Three National Vertical Data Collection Efforts that Worked (with credit to Bert Granberg, Utah)
The National Elevation Dataset, EPA’s Environmental Information Exchange Network and the recent broadband mapping efforts are examples of different ways to capture national datasets. Each has been successful in gathering good, mostly complete data and serving their constituents. While it’s unlikely these models can be mixed or matched for any purpose, they are a great starting point as we move forward with our various nationwide efforts, including geoplatform.gov.

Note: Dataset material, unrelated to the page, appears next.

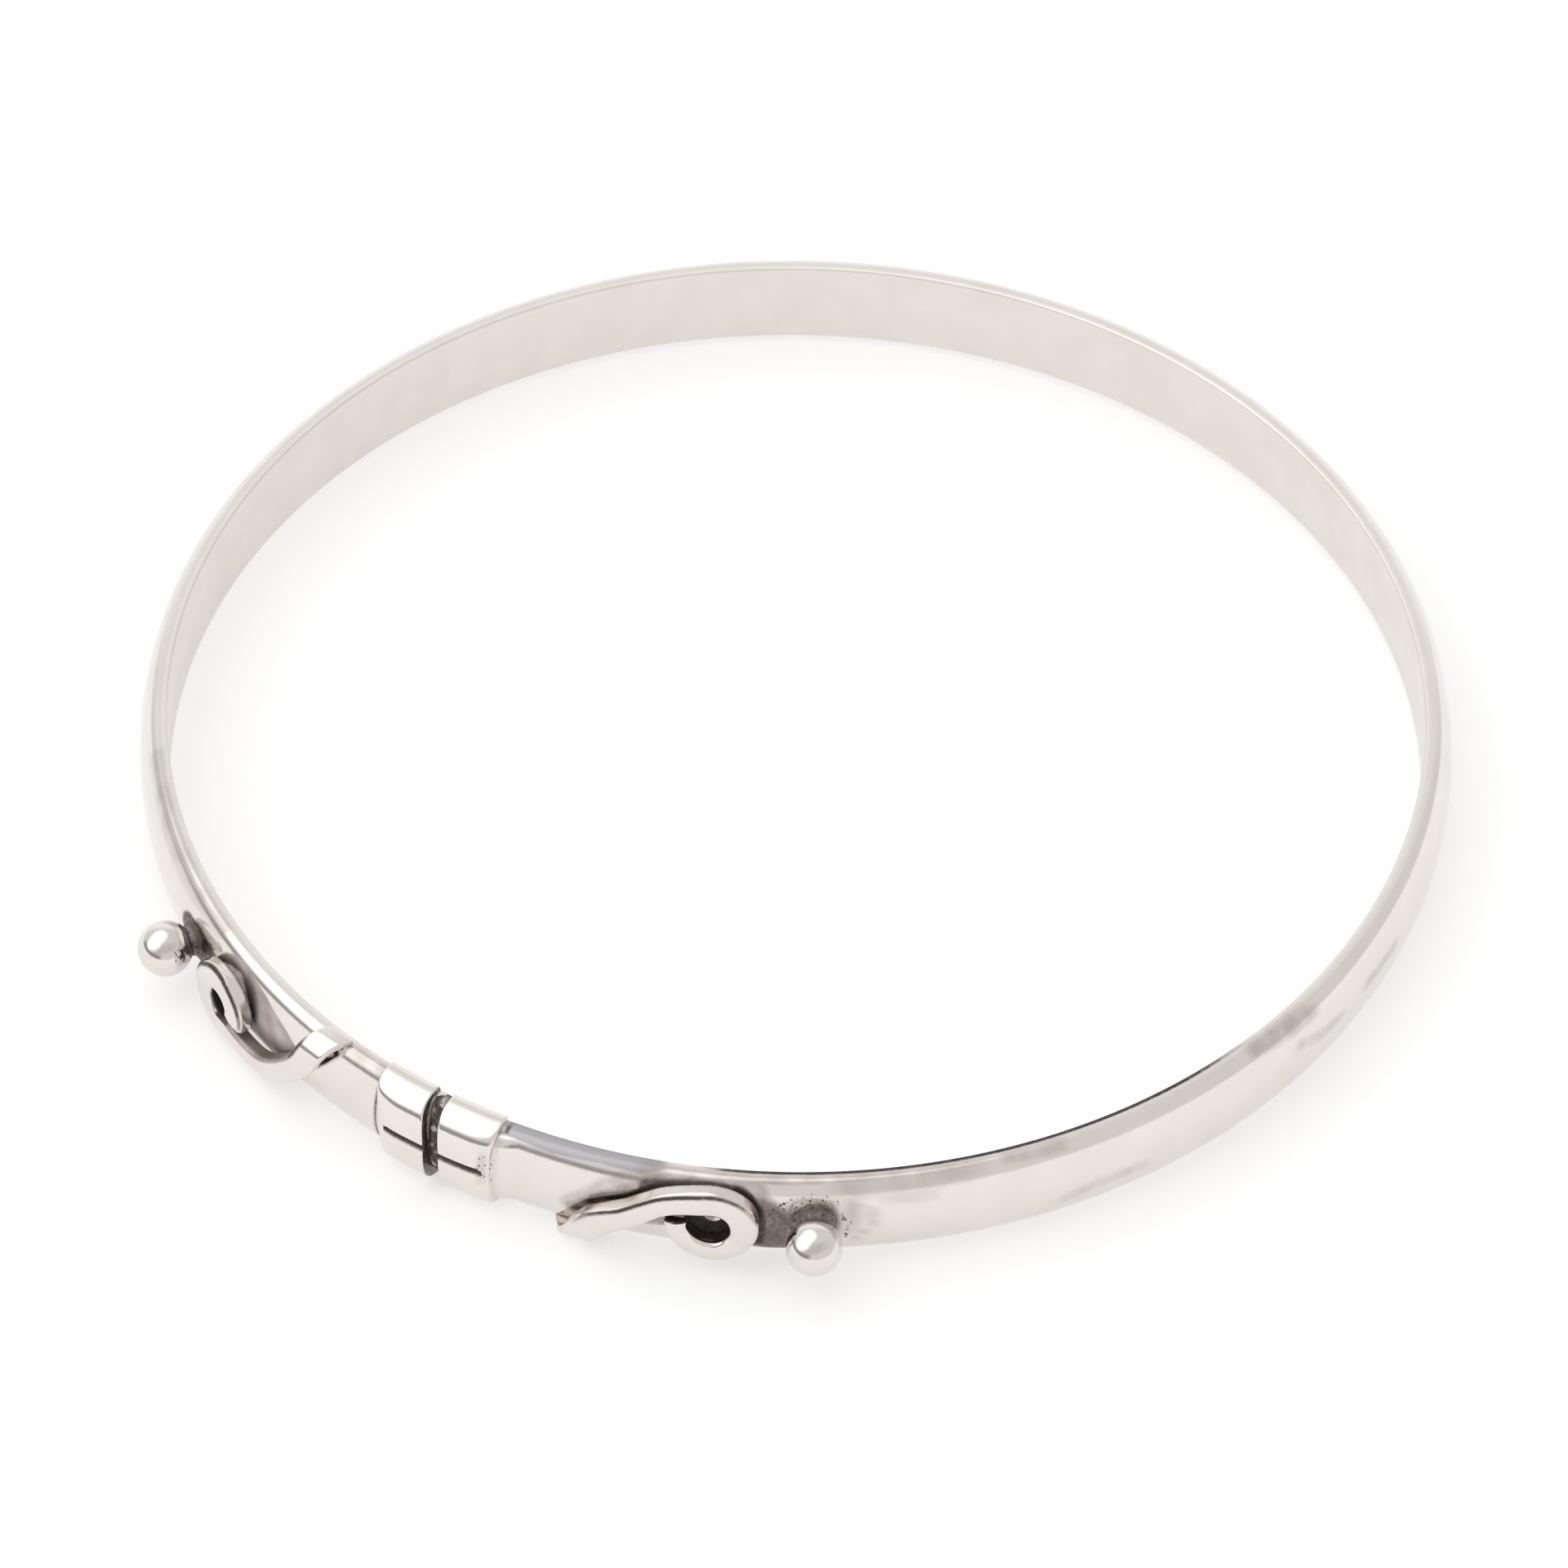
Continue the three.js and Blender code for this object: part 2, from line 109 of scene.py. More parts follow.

Many agencies need addresses (Census, U.S. Postal Service), as do local responders to E-911 and NG911 calls. But, the needs/goals are different and there are legal barriers to data sharing. All that said, the members on a panel on the topic (public, private, federal, local) agreed we need and want better addresses. NSGIC’s own Bill Burgess asked: Is it possible, as was done for Transportation for the Nation, to have an agency at least begin to explore a united national addressing effort?
Another Organization to Advocate for Geospatial: NAPSG
The National Alliance for Public Safety GIS (NAPSG) “was formed in 2005 to overcome the challenges faced by Federal, tribal, state, and local public safety agencies. It was reorganized in 2008 to operationalize the mission through education and research around information sharing and data interoperability associated with GIS and advanced technologies used by the public safety and homeland security communities.”
Other Efforts to Keep in Mind
Census 2010 data are being delivered. Redistricting is coming. NG911 efforts are underway. All of these have implications from the local to national level. The fourth version of the geoplatform.gov document is at the Office of Management and Budget and should be public soon. Public safety and homeland security still demand our attention. This NSGIC meeting, like all others I’ve attended, highlighted the value of relationships between the various agencies and levels of government, and of continuing to strive for the best data possible to support all of the public sector’s work.